Se podría pensar en una ciudad india, negra o española. En los nombres de los lugares se mira el mestizaje continuo: Petare, Baruta, Chacao, Miranda, Vargas, La Guaira. Las paradas del metro recorren la mezcla de acentos y colores que le pueden al hormigón armado. Nadie se viste de negro en Caracas; las viudas parecen olvidar más rápido.
Pero tampoco el tiempo pasa en vano. Los años de construcción febril se fueron a Valencia o a urbanizaciones satélites. En medio del calor la ciudad se descascara, como una guayaba seca. Los puentes parecen estar a punto de caerse sobre las cabezas de cientos de personas que los habitan abajo. Hay edificios derruidos, ocupados por nadie o por alcohólicos y perros sin dueño. Muchos de ellos han sido rehabilitados como casas de caridad o centros de distribución de ropa usada.

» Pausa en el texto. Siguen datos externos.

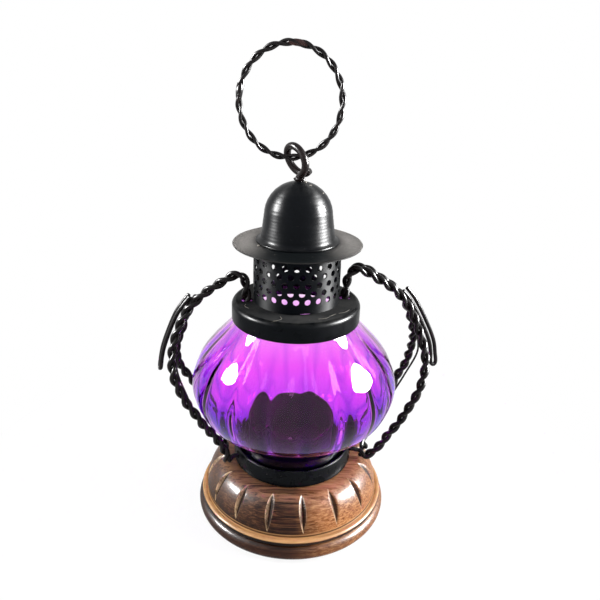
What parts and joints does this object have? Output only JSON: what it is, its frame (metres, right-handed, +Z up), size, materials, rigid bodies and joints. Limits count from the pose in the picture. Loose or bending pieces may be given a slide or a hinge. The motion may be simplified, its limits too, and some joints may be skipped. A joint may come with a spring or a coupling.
{
  "type": "glass lantern",
  "caption": "Hanging lantern: ribbed violet glass globe between an iron cup on a turned wooden base and a collar, with a perforated gallery, a hat, twisted wire guards and a ring.",
  "frame": {"origin": "centre of the wooden base's underside", "axes": "+Z up along the lantern's axis, -Y towards the viewer of the picture, +X to the viewer's right"},
  "size_m": [0.1266, 0.0918, 0.2095],
  "materials": {
    "lacquered_wood": "brown lacquered turned wood, darker at the front, with rubbed pale edges",
    "black_enamel": "glossy black enamel on thin sheet iron, slightly dusty",
    "dusty_enamel": "satin black enamel under taupe dust",
    "black_wire": "black varnished wire, worn reddish brown on the ring",
    "violet_glass": "clear blown violet glass, magenta where the light comes through",
    "zinced_steel": "bright zinced steel screw"
  },
  "bodies": {
    "lamp": {"wooden_base": "lacquered_wood", "base_cup": "black_enamel", "base_screw": "zinced_steel", "candle_cup": "black_enamel", "globe": "violet_glass", "collar": "black_enamel", "gallery_tube": "black_enamel", "hat_brim": "dusty_enamel", "hat_crown": "black_enamel"},
    "eye": {"eye_pin": "black_wire"},
    "ring": {"ring_wire_a": "black_wire", "ring_wire_b": "black_wire"},
    "guard_right": {"guard_right_front_a": "black_wire", "guard_right_front_b": "black_wire", "guard_right_rear_a": "black_wire", "guard_right_rear_b": "black_wire", "guard_right_tail": "black_wire", "guard_right_binding": "black_wire"},
    "guard_left": {"guard_left_front_a": "black_wire", "guard_left_front_b": "black_wire", "guard_left_rear_a": "black_wire", "guard_left_rear_b": "black_wire", "guard_left_tail": "black_wire", "guard_left_binding": "black_wire"}
  },
  "joints": [
    {"name": "eye_swivel", "type": "hinge", "parent": "lamp", "child": "eye", "pos_m": [0, 0, 0.157], "axis": [0, 0, 1], "continuous": true},
    {"name": "ring_swing", "type": "hinge", "parent": "eye", "child": "ring", "pos_m": [0, 0.00068, 0.16638], "axis": [1, 0, 0], "range_deg": [-140, 140]},
    {"name": "guard_right_swing", "type": "hinge", "parent": "lamp", "child": "guard_right", "pos_m": [0.02119, 0.00298, 0.1052], "axis": [0.1392, -0.9903, 0], "range_deg": [0, 8]},
    {"name": "guard_left_swing", "type": "hinge", "parent": "lamp", "child": "guard_left", "pos_m": [-0.02119, -0.00298, 0.1052], "axis": [-0.1392, 0.9903, 0], "range_deg": [0, 8]}
  ]
}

Los secretos: Caracas con sol de tarde, en la Castellana, para caminar. Los discos copiados del mejor jazz del mundo, al lado del Teatro Teresa Carreño. Esperar en la boca de la salida del metro y contar con los dedos de una mano cuántas mujeres feas uno puede encontrar. Las arepas con carne mechada y cheddar, de la calle del Sambil. El cine decadente de Capitolio. Olvidarse de Bolívar. Olvidarse de la política. Agarrar un taxi sin nombre, sin placa, con el motor casi quemado y comer pabellón con extra caraotas y tajada por diez mil bolos. Mirar los edificios y lo que hay detrás de las ropas al viento –la gente. Conseguir los libros de Daniel Alarcón. Leer la editorial local, Monte Ávila Editores. Ir a la Feria del Libro en Parque del Este. Nunca ver televisión. Nunca dejar de ir solo por un tiempo a Caracas.